The Case for Holding Multiple Currency Balances

The most robust defence against double conversion is to maintain balances in the currencies you transact in most frequently. When you hold a balance in the destination currency, you eliminate the need for conversion entirely — the payment is made directly from your existing balance.

This approach is particularly effective for businesses that make regular payments in the same currencies. If you pay Chinese suppliers monthly, maintaining a renminbi balance allows you to fund those payments directly, without converting from your reporting currency each time. The renminbi balance can be replenished periodically through a single, larger conversion — ideally at a negotiated rate that is more favourable than the rates available on individual payments.

Multi-currency account facilities are the enabling technology for this strategy. Providers that offer comprehensive multi-currency accounts — allowing you to hold, receive, and pay in a range of currencies — give you the flexibility to minimise conversions and eliminate double conversion risk entirely.

Conclusion

Double currency conversion is a silent margin killer that costs international businesses billions of dollars annually. It thrives on opacity, infrastructure inertia, and the natural tendency of businesses to focus on explicit fees rather than hidden spreads. But it is not inevitable. By understanding how double conversion occurs, identifying it in your payment operations, and demanding direct corridors from your providers, you can eliminate this unnecessary cost and retain more of the margin your business earns.

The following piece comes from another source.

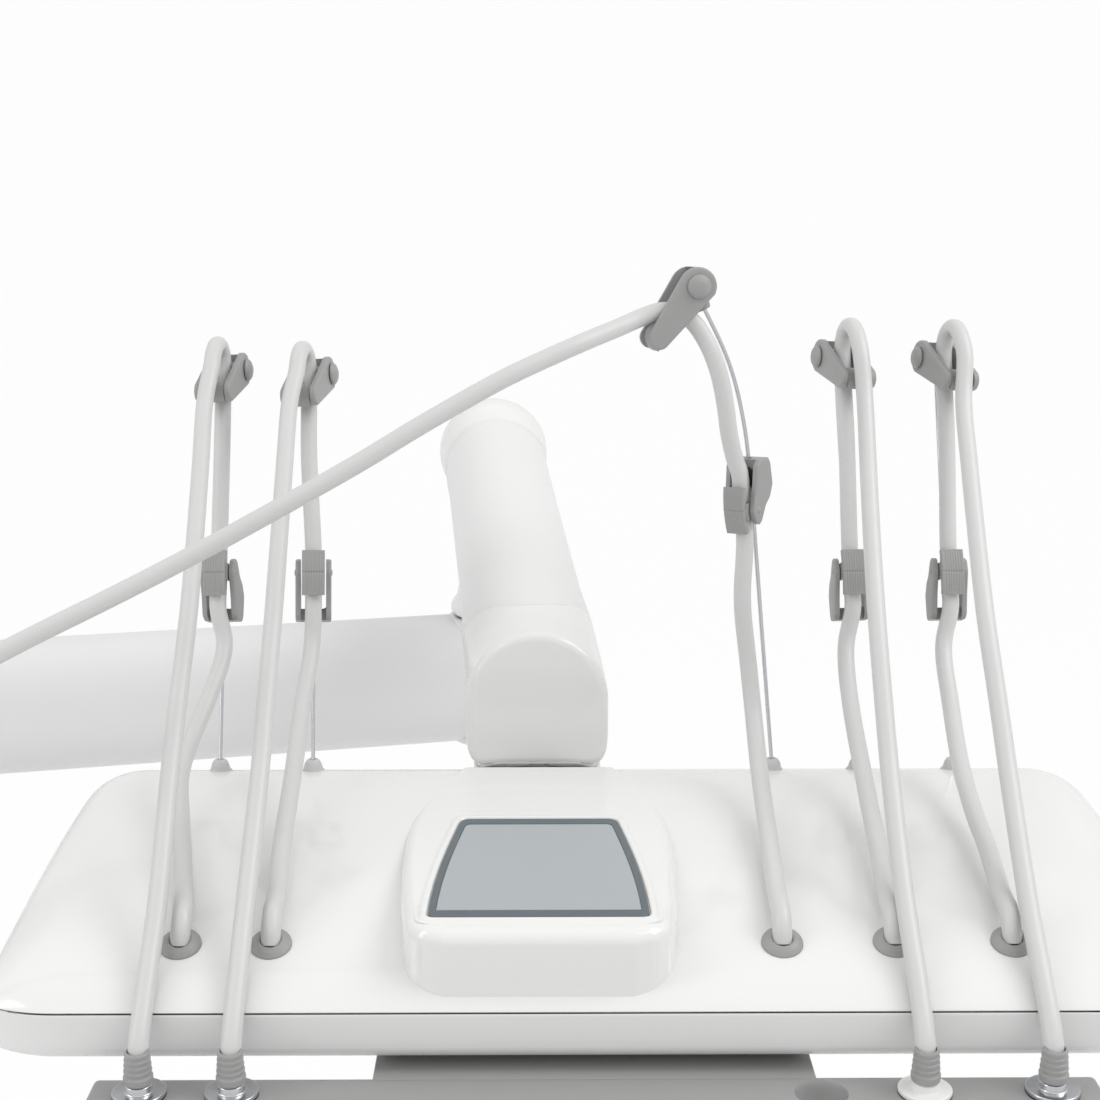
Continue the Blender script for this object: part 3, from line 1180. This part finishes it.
# ---- stage, in metres: a pale floor that rises into a backdrop ----
def floor_material():
    """Matt white that the camera alone sees as mostly self-lit."""
    mat = bpy.data.materials.new("floor")
    mat.use_nodes = True
    nodes, link = mat.node_tree.nodes, mat.node_tree.links.new
    matt = nodes["Principled BSDF"]
    matt.inputs["Base Color"].default_value = (0.9, 0.9, 0.9, 1)
    matt.inputs["Roughness"].default_value = 0.9
    glow = nodes.new("ShaderNodeEmission")
    glow.inputs["Strength"].default_value = 1.0
    glow.inputs["Color"].default_value = (1, 1, 1, 1)
    lit = nodes.new("ShaderNodeMixShader")
    lit.inputs["Fac"].default_value = 0.9
    link(matt.outputs["BSDF"], lit.inputs[1])
    link(glow.outputs["Emission"], lit.inputs[2])
    light_path = nodes.new("ShaderNodeLightPath")
    seen = nodes.new("ShaderNodeMixShader")
    link(light_path.outputs["Is Camera Ray"], seen.inputs["Fac"])
    link(matt.outputs["BSDF"], seen.inputs[1])
    link(lit.outputs["Shader"], seen.inputs[2])
    link(seen.outputs["Shader"], nodes["Material Output"].inputs["Surface"])
    return mat


def build_floor():
    mat = floor_material()
    floor_z, bend_y, bend_r = -0.45, 2.6, 1.4
    profile = [(-6.0, floor_z), (bend_y, floor_z)]
    profile += [(bend_y + bend_r * math.sin(a), floor_z + bend_r - bend_r * math.cos(a))
                for a in np.linspace(0.1, math.pi / 2, 14)]
    profile.append((bend_y + bend_r, 5.0))
    points = [(x, y, z) for y, z in profile for x in (-7, 8)]
    faces = [[2 * k, 2 * k + 1, 2 * k + 3, 2 * k + 2] for k in range(len(profile) - 1)]
    mesh = bpy.data.meshes.new("floor")
    mesh.from_pydata(points, [], faces)
    ob = bpy.data.objects.new("floor", mesh)
    bpy.context.scene.collection.objects.link(ob)
    mesh.materials.append(mat)
    mesh.polygons.foreach_set("use_smooth", [True] * len(mesh.polygons))


build_floor()


# ---- light ----
def build_world():
    """White to the camera; as a light it is brighter from above than from below."""
    world = bpy.data.worlds.new("studio")
    bpy.context.scene.world = world
    world.use_nodes = True
    nodes, link = world.node_tree.nodes, world.node_tree.links.new
    background = nodes["Background"]
    light_path = nodes.new("ShaderNodeLightPath")
    coords = nodes.new("ShaderNodeTexCoord")
    split = nodes.new("ShaderNodeSeparateXYZ")
    link(coords.outputs["Generated"], split.inputs["Vector"])
    ramp = nodes.new("ShaderNodeMapRange")
    for socket, value in (("From Min", -0.6), ("From Max", 0.9),
                          ("To Min", 0.62), ("To Max", 0.98)):
        ramp.inputs[socket].default_value = value
    link(split.outputs["Z"], ramp.inputs["Value"])
    mix = nodes.new("ShaderNodeMix")
    mix.data_type = "FLOAT"
    link(light_path.outputs["Is Camera Ray"], mix.inputs["Factor"])
    link(ramp.outputs["Result"], mix.inputs["A"])
    mix.inputs["B"].default_value = 1.0
    link(mix.outputs["Result"], background.inputs["Strength"])
    background.inputs["Color"].default_value = (1, 1, 1, 1)


def area(name, location, target, size, size_y, power):
    light = bpy.data.lights.new(name, "AREA")
    light.shape = "RECTANGLE"
    light.size, light.size_y = size, size_y
    light.energy = power
    ob = bpy.data.objects.new(name, light)
    bpy.context.scene.collection.objects.link(ob)
    ob.location = location
    direction = Vector(target) - Vector(location)
    ob.rotation_euler = direction.to_track_quat("-Z", "Y").to_euler()
    ob.visible_camera = False


build_world()
area("key", location=(2.3, -0.6, 2.0), target=(0.62, -0.1, 0.3), size=1.3, size_y=1.3, power=20)
area("rim_left", location=(-1.0, -0.9, 1.3), target=(0.6, -0.1, 0.3), size=0.5, size_y=1.6,
     power=7)

# ---- camera: in front of the console, looking back and down ----
lens = bpy.data.cameras.new("camera")
lens.sensor_width = 36.0
lens.lens = 58.91
lens.clip_start, lens.clip_end = 0.05, 50
camera = bpy.data.objects.new("camera", lens)
bpy.context.scene.collection.objects.link(camera)
camera.location = (0.620, -1.405, 0.585)
pitch, yaw = math.radians(12.53), math.radians(0.38)
look = Vector((math.sin(yaw) * math.cos(pitch), math.cos(yaw) * math.cos(pitch),
               -math.sin(pitch)))
camera.rotation_euler = look.to_track_quat("-Z", "Y").to_euler()
bpy.context.scene.camera = camera
bpy.context.scene.view_settings.view_transform = "Standard"
bpy.context.scene.view_settings.look = "None"

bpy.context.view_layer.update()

In a competitive international market, the difference between a business that tolerates double conversion and one that eliminates it is not merely a difference in cost — it is a difference in competitiveness. Every percentage point saved on FX is a percentage point that can be reinvested in the business, passed on to customers as more competitive pricing, or retained as profit. The silent margin killer can be silenced — but only if you are willing to listen for it.